AIM →
Pick out every line that holds the string "code" and copy it.

GIVEN INFORMATION →

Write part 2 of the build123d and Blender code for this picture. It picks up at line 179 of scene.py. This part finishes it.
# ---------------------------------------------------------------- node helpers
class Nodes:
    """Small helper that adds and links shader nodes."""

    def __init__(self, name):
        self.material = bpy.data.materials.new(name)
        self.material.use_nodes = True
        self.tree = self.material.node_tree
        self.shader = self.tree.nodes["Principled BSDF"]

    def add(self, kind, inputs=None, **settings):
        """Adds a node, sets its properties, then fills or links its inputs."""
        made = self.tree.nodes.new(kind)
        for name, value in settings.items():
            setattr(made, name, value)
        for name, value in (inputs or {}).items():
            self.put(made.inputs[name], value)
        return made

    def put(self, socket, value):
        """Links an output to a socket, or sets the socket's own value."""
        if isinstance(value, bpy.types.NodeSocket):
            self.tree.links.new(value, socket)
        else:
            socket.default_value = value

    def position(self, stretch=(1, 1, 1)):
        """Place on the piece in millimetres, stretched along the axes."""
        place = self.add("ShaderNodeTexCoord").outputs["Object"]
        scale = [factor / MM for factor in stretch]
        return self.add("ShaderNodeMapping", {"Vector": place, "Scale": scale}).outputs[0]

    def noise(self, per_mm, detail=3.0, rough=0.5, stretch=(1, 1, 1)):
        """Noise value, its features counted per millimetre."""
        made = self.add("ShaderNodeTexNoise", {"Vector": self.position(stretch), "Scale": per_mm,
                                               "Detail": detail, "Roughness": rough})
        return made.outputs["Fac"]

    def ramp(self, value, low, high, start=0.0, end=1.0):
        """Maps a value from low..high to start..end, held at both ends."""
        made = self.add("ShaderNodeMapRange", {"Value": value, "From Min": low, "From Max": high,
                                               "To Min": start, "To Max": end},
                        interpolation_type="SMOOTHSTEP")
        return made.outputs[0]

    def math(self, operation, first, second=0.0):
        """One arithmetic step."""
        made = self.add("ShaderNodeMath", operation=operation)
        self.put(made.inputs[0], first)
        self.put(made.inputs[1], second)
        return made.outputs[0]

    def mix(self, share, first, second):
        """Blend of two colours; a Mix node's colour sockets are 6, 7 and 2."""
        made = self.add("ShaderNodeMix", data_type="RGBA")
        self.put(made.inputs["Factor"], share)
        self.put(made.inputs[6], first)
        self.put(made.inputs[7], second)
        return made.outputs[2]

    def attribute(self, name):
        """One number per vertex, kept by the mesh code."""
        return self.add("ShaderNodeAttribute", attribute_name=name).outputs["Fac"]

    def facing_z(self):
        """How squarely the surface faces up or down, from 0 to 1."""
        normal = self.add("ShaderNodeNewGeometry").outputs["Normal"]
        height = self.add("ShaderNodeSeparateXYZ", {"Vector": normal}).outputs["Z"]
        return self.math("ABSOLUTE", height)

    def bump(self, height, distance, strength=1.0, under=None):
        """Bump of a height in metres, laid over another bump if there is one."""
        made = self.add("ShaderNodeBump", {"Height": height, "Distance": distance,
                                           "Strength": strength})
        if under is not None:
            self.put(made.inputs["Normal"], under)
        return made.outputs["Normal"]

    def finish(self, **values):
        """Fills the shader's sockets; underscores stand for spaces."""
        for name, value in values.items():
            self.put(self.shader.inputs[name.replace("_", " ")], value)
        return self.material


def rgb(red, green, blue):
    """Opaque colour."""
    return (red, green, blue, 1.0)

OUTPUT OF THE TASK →
Write part 2 of the build123d and Blender code for this picture. It picks up at line 179 of scene.py. This part finishes it.
        """One number per vertex, kept by the mesh code."""